At this age I do not consider it time out at all. It's more like when you are training a puppy. Consider this as a comparison.

You take a little puppy and put them in a very small kennel (play pen). You put safe toys in the kennel. Every 30-45 minutes during the waking hours you take him outside and praise him for going potty if he does. If he does, you give him some time to play in the house. At first, you will be lucky if he can go 10 minutes in the house without peeing. When he does, you calmly put him back in the kennel after telling him no.

30-45 minutes later you repeat the lesson. Each time you hope the time he is out playing in the house will last a bit longer before he does something he has to be put back in the kennel for. In my house, I put my puppy back if he gets into the garbage, cat box, has an accident, or jumps on someone.

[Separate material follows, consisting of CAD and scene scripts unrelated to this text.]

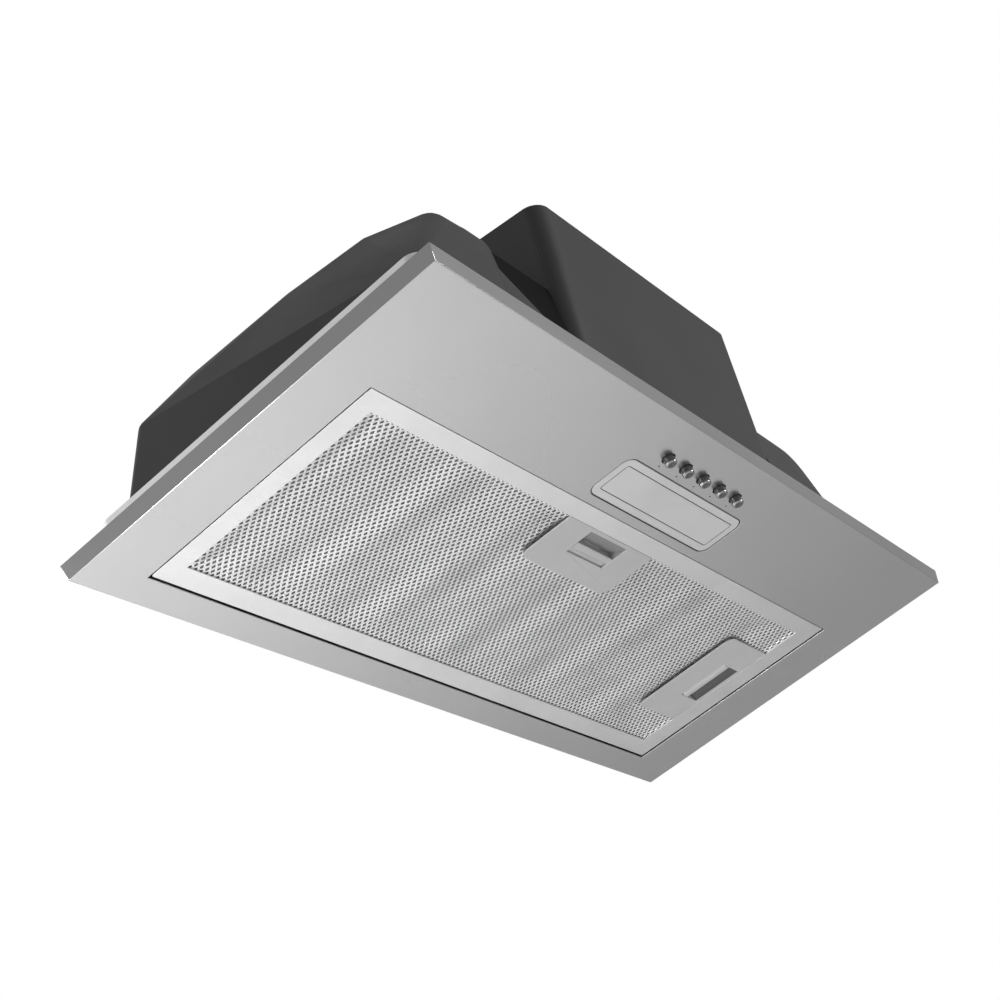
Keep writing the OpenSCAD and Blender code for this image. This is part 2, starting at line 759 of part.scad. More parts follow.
// Places a flap's piece on the rear or, turned, on the front half
module rear_half() seated() translate([duct_x, duct_y, 0]) children();

module front_half() rear_half() rotate(180) children();

module wiring_outline(inset) translate([wiring_x, wiring_y])
    rounded_centre(wiring_l - 2 * inset, wiring_d - 2 * inset, 4 - inset);

module wiring_screw_places() for (s = [-1, 1])
    translate([wiring_x + s * (wiring_l / 2 - 8), wiring_y - wiring_d / 2 + 9, 0]) children();

module wiring_box() color(moulding) seated() difference() {
    translate([0, 0, deck_h]) linear_extrude(wiring_h - wiring_t) wiring_outline(0);
    translate([0, 0, deck_h + wiring_t]) linear_extrude(wiring_h) wiring_outline(wiring_t);
    wiring_screw_places() translate([0, 0, deck_h - 1]) cylinder(r = screw_r, h = wiring_t + 2);
    gland_place() translate([0, 0, -wiring_t - 1]) cylinder(r = 8, h = wiring_t + 2);
}

module gland_place() translate([wiring_x, wiring_y + wiring_d / 2, deck_h + wiring_h / 2])
    rotate([-90, 0, 0]) children();

module wiring_lid() color(moulding) seated() {
    translate([0, 0, deck_h + wiring_h - wiring_t]) linear_extrude(wiring_t) wiring_outline(0);
    translate([0, 0, deck_h + wiring_h - wiring_t - 2]) linear_extrude(2 + eps) difference() {
        wiring_outline(wiring_t + 0.3);
        wiring_outline(wiring_t + 1.8);
    }
}

module capacitor() color(frame_grey) seated()
    translate([wiring_x, wiring_y + 4, deck_h + wiring_t]) linear_extrude(wiring_h - 10)
        rounded_centre(40, 16, 3);

module cable_gland() color(dark) seated() gland_place() difference() {
    union() {
        translate([0, 0, -wiring_t - 3]) cylinder(r = 7.9, h = wiring_t + 4);
        cylinder(r = 12, h = 4, $fn = 6);
        translate([0, 0, 4]) cylinder(r = 10, h = 8);
        translate([0, 0, 12]) cylinder(r1 = 10, r2 = 7, h = 5);
    }
    translate([0, 0, -wiring_t - 4]) cylinder(r = gland_bore_r, h = 30);
}

module lamp_place() seated() translate([lamp_x, lamp_y, 0]) children();

module lamp_housing() color(chassis_grey) lamp_place() translate([0, 0, sheet_t]) difference() {
    union() {
        linear_extrude(lamp_h) rounded_centre(cover_l + 6, cover_w + 6, 5);
        linear_extrude(1.2) rounded_centre(cover_l + 30, 16, 5);
    }
    translate([0, 0, -1]) linear_extrude(lamp_h - lamp_wall + 1)
        rounded_centre(cover_l + 6 - 2 * lamp_wall, cover_w + 6 - 2 * lamp_wall, 4);
    both_x(cover_l / 2 + 9) translate([0, 0, -1]) cylinder(r = 1.6, h = 4);
}

module lamp_board() color("#f1f1ec") lamp_place()
    translate([0, 0, sheet_t + lamp_h - lamp_wall - 1.6]) {
        linear_extrude(1.6) rounded_centre(cover_l - 12, cover_w - 9, 2);
        for (i = [-3:3]) translate([i * 16 - 1.75, -1.75, -0.8]) cube([3.5, 3.5, 0.8 + eps]);
    }

// Cover that lies in the panel's opening on a lip behind the sheet
module lamp_cover() color("#d9dadb") lamp_place() difference() {
    union() {
        translate([0, 0, cover_inset]) linear_extrude(sheet_t + cover_lip_t - cover_inset)
            rounded_centre(cover_l - 2 * cover_gap, cover_w - 2 * cover_gap, cover_r - cover_gap);
        translate([0, 0, sheet_t]) linear_extrude(cover_lip_t)
            rounded_centre(cover_l + 2 * cover_lip, cover_w + 2 * cover_lip, cover_r);
    }
    translate([0, 0, cover_inset + 1.2]) linear_extrude(10)
        rounded_centre(cover_l - 6, cover_w - 6, cover_r - 3);
    // Groove round the lens
    translate([0, 0, cover_inset - 1]) linear_extrude(1.4) difference() {
        rounded_centre(lens_l, lens_w, 2);
        rounded_centre(lens_l - 1, lens_w - 1, 1.5);
    }
}

module switch_bank() color(dark) seated() difference() {
    translate([0, button_y, sheet_t]) linear_extrude(bank_h) rounded_centre(bank_l, bank_w, 2);
    each_button() {
        translate([0, 0, 0]) cylinder(r = button_r + fit, h = shoulder_z);
        translate([0, 0, shoulder_z - 1]) cylinder(r = stem_r + fit, h = shoulder_t + 2);
        translate([0, 0, shoulder_z + shoulder_t]) cylinder(r = stem_head_r + 0.6,
            h = bank_top - shoulder_z - shoulder_t - 1.5);
    }
}

// Push button with its stem and the head that holds it in the bank
module button(i) color("#e8e8e8") seated()
    translate([(i - (button_count + 1) / 2) * button_pitch, button_y, 0]) rotate_extrude() {
        translate([0, -button_out + cap_crown]) square([button_r, cap_up + button_out - cap_crown]);
        translate([0, -button_out]) square([button_r - cap_crown, cap_crown + eps]);
        translate([button_r - cap_crown, -button_out + cap_crown]) intersection() {
            circle(r = cap_crown);
            translate([0, -cap_crown]) square([cap_crown, cap_crown + eps]);
        }
        square([stem_r, shoulder_z + shoulder_t + 1]);
        translate([0, shoulder_z + shoulder_t + 0.2]) square([stem_head_r, stem_head_h]);
    }

// Spring as a fluted sleeve round an inner radius
module spring_sleeve(r_in, length, folds, depth) rotate_extrude() {
    pitch = length / folds;
    polygon(concat(
        [for (i = [0:2 * folds]) [r_in + (i % 2) * depth, i * pitch / 2]],
        [for (i = [2 * folds:-1:0]) [r_in + 0.6 + (i % 2) * depth, i * pitch / 2]]));
}

module button_spring(i) color(steel) seated()
    translate([(i - (button_count + 1) / 2) * button_pitch, button_y, cap_up + 0.1])
        spring_sleeve(stem_r + 0.5, shoulder_z - cap_up - 0.2, 4, 1.1);

module pivot_pins() color(steel) seated()
    for (s = [-1, 1]) translate([filter_x + s * open_l / 2, pivot_y, pivot_z])
        rotate([0, s * 90, 0]) {
            translate([0, 0, -filter_gap - pivot_in])
                cylinder(r = pivot_r, h = filter_gap + pivot_in + sheet_t);
            translate([0, 0, sheet_t]) cylinder(r = 3, h = 1.2);
        }

module frame_window() translate([mesh_x, mesh_y]) square([mesh_l, mesh_w], center = true);

module frame_channel() translate([mesh_x, mesh_y])
    square([mesh_l + 2 * mesh_grip + 0.2, mesh_w + 2 * mesh_grip + 0.2], center = true);

module filter_frame() color(frame_grey) seated() difference() {
    translate([filter_x, filter_y, filter_inset]) linear_extrude(filter_t)
        rounded_centre(filter_l, filter_w, 1.5);
    translate([0, 0, -1]) linear_extrude(filter_t + 4) frame_window();
    translate([0, 0, mesh_z]) linear_extrude(filter_t - 2 * frame_t) frame_channel();
    for (s = [-1, 1]) translate([filter_x + s * filter_l / 2, pivot_y, pivot_z])
        rotate([0, 90, 0]) cylinder(r = pivot_r + fit, h = 2 * pivot_in + 1, center = true);
    front_latch() bolt_slot();
    side_latch() bolt_slot();
    latch_recess_cuts();
}

// Frame of the front latch, with the bolt towards the panel's front
module front_latch() translate([latch_front_x, mesh_y0, 0]) children();

// Frame of the side latch, with the bolt towards the panel's right end
module side_latch() translate([mesh_x1, filter_y + latch_side_y, 0]) rotate(90) children();

module bolt_slot() translate([-bolt_w / 2 - slide_play, -40, bolt_z - slide_play])
    cube([bolt_w + 2 * slide_play, 40 + mesh_grip, bolt_t + 2 * slide_play]);

module cup_2d(grow) translate([-recess_l / 2 - cup_side - grow, recess_v - cup_side - grow])
    square([recess_l + 2 * cup_side + 2 * grow, cup_w + 2 * grow]);

// Room for both latch cups in the mesh pack and the frame
module latch_recess_cuts() for (k = [0, 1]) translate([0, 0, filter_inset - 1])
    linear_extrude(filter_t + 2) if (k == 0) front_latch() cup_2d(0.2); else side_latch() cup_2d(0.2);

module mesh_sheet(z, t) difference() {
    translate([mesh_x, mesh_y, z]) linear_extrude(t)
        square([mesh_l + 2 * mesh_grip, mesh_w + 2 * mesh_grip], center = true);
    front_latch() translate([0, 0, z - 1]) linear_extrude(t + 2) cup_2d(0.2);
    side_latch() translate([0, 0, z - 1]) linear_extrude(t + 2) cup_2d(0.2);
    front_latch() bolt_path(z, t);
    side_latch() bolt_path(z, t);
}

// The bolt's way through the part of the pack that the frame holds
module bolt_path(z, t) if (z + t > bolt_z - slide_play)
    translate([-bolt_w / 2 - slide_play, -mesh_grip - 1, z - 1])
        cube([bolt_w + 2 * slide_play, mesh_grip + recess_v, t + 2]);

module mesh_lower() color("#d2d3d3") seated() mesh_sheet(mesh_z, mesh_t);

// Profile of a sheet folded to and fro over the height of the pack
module folds_2d(n) polygon(concat(
    [for (i = [-n:n]) [i * fold_pitch / 2, i % 2 == 0 ? 0 : core_t - fold_t]],
    [for (i = [n:-1:-n]) [i * fold_pitch / 2, i % 2 == 0 ? fold_t : core_t]]));

// Folded sheet between the two outer sheets
module mesh_core() color("#b9babb") seated() intersection() {
    mesh_sheet(mesh_z + mesh_t, core_t);
    translate([mesh_x, mesh_y - mesh_w, mesh_z + mesh_t]) rotate([90, 0, 0])
        translate([0, 0, -2 * mesh_w]) linear_extrude(2 * mesh_w) folds_2d(20);
}

module mesh_upper() color("#d2d3d3") seated() mesh_sheet(mesh_z + mesh_t + core_t, mesh_t);

// Plate over the mesh with its finger cup
module latch_cup(l, d) difference() {
    union() {
        translate([-l / 2, 0.2, filter_inset]) linear_extrude(frame_t) {
            square([l, d - 8]);
            translate([0, d - 16]) rounded(0, 0, l, 16, 7);
        }
        translate([0, 0, filter_inset]) linear_extrude(filter_t) cup_2d(0);
    }
    // Finger opening
    translate([-recess_l / 2, recess_v, filter_inset - 1]) cube([recess_l, recess_w, 4]);
    // Inside of the cup
    translate([-recess_l / 2, recess_v, filter_inset + frame_t])
        cube([recess_l, cup_w - 2 * cup_side, filter_t - frame_t - cup_t]);
    // Way out for the bolt
    translate([-bolt_w / 2 - slide_play, -5, bolt_z - slide_play])
        cube([bolt_w + 2 * slide_play, 20, bolt_t + 2 * slide_play]);
}

// Slider with its finger grip; reach is the bolt's length beyond the mesh's edge
module latch_slider(reach) {
    z0 = filter_inset + frame_t + slide_play;
    difference() {
        block([-recess_l / 2 + slide_play, grip_v, z0],
            [recess_l / 2 - slide_play, grip_v + grip_l, bolt_z + bolt_t]);
        // Scooped face for the finger tip
        translate([-recess_l / 2 - 1, grip_v - 7.2, z0 + 1.5]) rotate([0, 90, 0])
            cylinder(r = 8, h = recess_l + 2);
    }
    block([-bolt_w / 2, -reach, bolt_z], [bolt_w / 2, grip_v + grip_l, bolt_z + bolt_t]);
}

front_reach = band_front + filter_gap - rest_gap;
side_reach = band_right + filter_gap - rest_gap;

module latch_cup_front() color(latch_grey) seated() front_latch() latch_cup(latch_front_l, latch_front_d);

module latch_cup_side() color(latch_grey) seated() side_latch() latch_cup(latch_side_l, latch_side_d);

module latch_front() color(latch_grey) seated() front_latch() latch_slider(front_reach);

module latch_side() color(latch_grey) seated() side_latch() latch_slider(side_reach);

// Spring between the grip and the back of the cup
module latch_spring() {
    v0 = grip_v + grip_l + 0.1;
    v1 = recess_v + cup_w - 2 * cup_side - 0.1;
    translate([0, v0, z_mid()]) rotate([-90, 0, 0]) spring_sleeve(0.8, v1 - v0, 4, 0.9);
}

function z_mid() = (filter_inset + frame_t + cup_top - cup_t) / 2;

module latch_spring_front() color(steel) seated() front_latch() latch_spring();

module latch_spring_side() color(steel) seated() side_latch() latch_spring();

face_panel();
chassis_frame();
lower_housing();
blower_housing();
volute();
inlet_guard();
motor_bracket();
motor_can();
wheel();
wheel_shaft();
wheel_nut();
duct_collar();
flap_rod();
color(steel) front_half() flap();  // flap_front
color(steel) front_half() flap_knuckles();  // knuckles_front
color(steel) rear_half() flap();  // flap_rear
color(steel) rear_half() flap_knuckles();  // knuckles_rear
wiring_box();
wiring_lid();
capacitor();
cable_gland();
lamp_housing();
lamp_board();
lamp_cover();
switch_bank();
button(1);  // button_1
button(2);  // button_2
button(3);  // button_3
button(4);  // button_4
button(5);  // button_5
button_spring(1);  // spring_1
button_spring(2);  // spring_2
button_spring(3);  // spring_3
button_spring(4);  // spring_4
button_spring(5);  // spring_5
pivot_pins();
filter_frame();
mesh_lower();
mesh_core();
mesh_upper();
latch_cup_front();
latch_cup_side();
latch_front();
latch_side();
latch_spring_front();
latch_spring_side();
chassis_screws();
box_screws();
bracket_screws();
collar_screws();
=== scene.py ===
"""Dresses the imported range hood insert: finer edges, diamond mesh, coil springs, studio materials."""
import json
import math

import bmesh
import bpy
from mathutils import Matrix, Vector


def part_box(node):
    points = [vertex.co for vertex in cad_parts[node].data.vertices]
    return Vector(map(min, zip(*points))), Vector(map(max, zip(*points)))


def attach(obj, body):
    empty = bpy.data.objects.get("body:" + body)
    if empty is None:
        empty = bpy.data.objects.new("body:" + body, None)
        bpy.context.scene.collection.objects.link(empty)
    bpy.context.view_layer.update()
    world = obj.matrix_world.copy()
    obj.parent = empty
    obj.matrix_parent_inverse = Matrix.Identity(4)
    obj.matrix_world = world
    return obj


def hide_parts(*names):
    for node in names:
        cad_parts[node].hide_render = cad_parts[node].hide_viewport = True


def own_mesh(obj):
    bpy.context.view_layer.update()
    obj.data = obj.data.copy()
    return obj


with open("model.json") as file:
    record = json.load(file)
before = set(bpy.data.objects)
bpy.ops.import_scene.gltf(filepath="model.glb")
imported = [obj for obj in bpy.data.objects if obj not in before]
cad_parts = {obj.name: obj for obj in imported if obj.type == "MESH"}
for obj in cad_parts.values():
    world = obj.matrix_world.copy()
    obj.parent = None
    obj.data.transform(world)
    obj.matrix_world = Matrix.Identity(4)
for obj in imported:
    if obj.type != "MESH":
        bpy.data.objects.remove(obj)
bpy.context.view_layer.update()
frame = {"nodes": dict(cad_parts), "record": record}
record = frame["record"]
body_of = {node: body for body, members in record["behaviour"]["bodies"].items() for node in members}
slot_of = {part["node"]: part["material_slot"] for part in record["subparts"]}
MM = 0.001
SMOOTH_UNDER = math.radians(35)
FLAT_UNDER = math.radians(0.4)
WELD = 0.002 * MM
BEVEL_STEPS = 2


# Camera, fitted to the panel's corners and rim

EYE = Vector((-0.91556, -0.41174, -0.62377))
RIGHT = Vector((0.59661, -0.73262, -0.32763))
UP = Vector((-0.30096, -0.58269, 0.75492))
FORWARD = Vector((0.74397, 0.35178, 0.56812))
LENS = 65.55


def add(thing):
    bpy.context.scene.collection.objects.link(thing)
    return thing


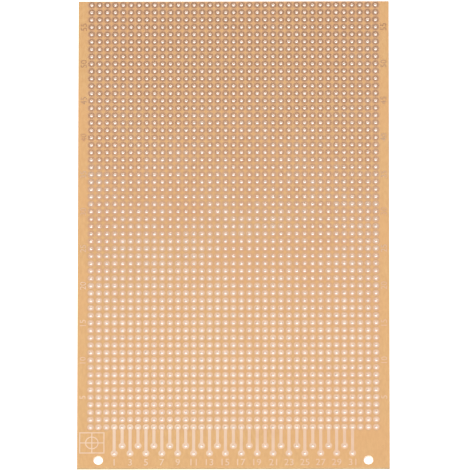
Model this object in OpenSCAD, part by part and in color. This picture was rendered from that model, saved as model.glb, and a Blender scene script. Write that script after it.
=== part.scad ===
// Prototype board of the single Eurocard size. A sheet of phenolic paper is drilled on a
// fine grid, and each hole has its own copper pad on the top face. The last row at the
// front end feeds the staggered footprint of an edge connector.
// The board lies flat with its copper side up. The origin is the middle of the bottom
// face, the width runs along X, the length along Y, and the connector end is at -Y.

/* [Board] */
// Width of the board, across its columns of holes
board_w = 100; // [60:1:160]
// Length of the board, from the connector end to the far end
board_l = 160; // [60:1:240]
// Thickness of the laminate without its copper
board_t = 1.5; // [0.8:0.1:3.2]
// Thickness of the copper foil
foil_t = 0.035; // [0.018:0.001:0.105]

/* [Hole grid] */
// Distance between the centres of neighbouring holes
pitch = 2.54; // [2.5:0.01:5.08]
// Diameter of a solder hole
hole_d = 1.0; // [0.7:0.05:1.3]
// Diameter of a solder pad
pad_d = 2.1; // [1.6:0.05:2.3]
// Distance from the rear edge to the centres of the first row
rear_margin = 1.3; // [1.2:0.1:20]
// Least distance from a side edge to the centres of the outer columns
side_margin = 4.1; // [1.3:0.1:15]
// Least distance from the front edge to the centres of the last row
front_margin = 13.6; // [13.2:0.1:40]

/* [Connector footprint] */
// Most contacts that the connector has
contact_count = 31; // [5:2:31]
// Diameter of the pad at the front end of a track
contact_pad_d = 2.2; // [1.6:0.05:2.4]
// Width of a track between its two pads
track_w = 1.0; // [0.4:0.05:1.5]
// Length of a short track, between the centres of its pads
short_track_l = 6.35; // [4:0.05:7]
// Distance from the front pads of the short tracks to those of the long ones
stagger = 2.54; // [2.4:0.02:3]

/* [Connector screw holes] */
// Diameter of a screw hole
screw_hole_d = 3.0; // [2.2:0.1:3.4]
// Columns from the outermost contact to a screw hole
screw_hole_columns = 2; // [1:1:3]
// Distance from the front edge to the centres of the screw holes
screw_hole_inset = 2.7; // [2.2:0.1:3]

/* [Corner mark] */
// Width of the frame round the mark
mark_w = 8.1; // [6:0.1:8.4]
// Length of the frame round the mark
mark_l = 7.2; // [5:0.1:7.4]
// Width of the lines of the mark
mark_line = 0.35; // [0.2:0.05:0.5]
// Diameter of the ring in the frame, to the middle of its line
mark_ring_d = 4.0; // [2:0.1:4.4]
// Distance from the side edge to the frame
mark_side_inset = 0.7; // [0.4:0.1:1]
// Distance from the front edge to the frame
mark_front_inset = 5.0; // [4.8:0.1:5.4]

/* [Hidden] */

// Enough sides that every round hole and pad reads as round
$fn = 32;

columns = floor((board_w - 2 * side_margin) / pitch) + 1;
rows = floor((board_l - rear_margin - front_margin) / pitch) + 1;
first_column_x = -(columns - 1) * pitch / 2;
first_row_y = board_l / 2 - rear_margin;
last_row_y = first_row_y - (rows - 1) * pitch;

// The contacts stand on whole columns, in the middle of the board
spare_columns = 2 * screw_hole_columns;
contacts = min(contact_count, columns - spare_columns);
first_contact = floor((columns - contacts) / 2);
last_contact = first_contact + contacts - 1;
long_track_l = short_track_l + stagger;
screw_hole_y = -board_l / 2 + screw_hole_inset;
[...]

This really is exactly how it should be with a baby. There is no way to know exactly when the light goes on in them. But even when it does go on, as in they understand they are not to {fill in the blank}, they have their own will and they will try again and again to exercise their will over yours. My puppy (now a year old) still does this. Consequently, he really likes his kennel, which we now call his house. He feels comfortable in there. It's his space. He likes to be out. But he's not unhappy in his house.

This is how I handle it with young children and eventually you realize you hardly ever put them in the pack and play anymore.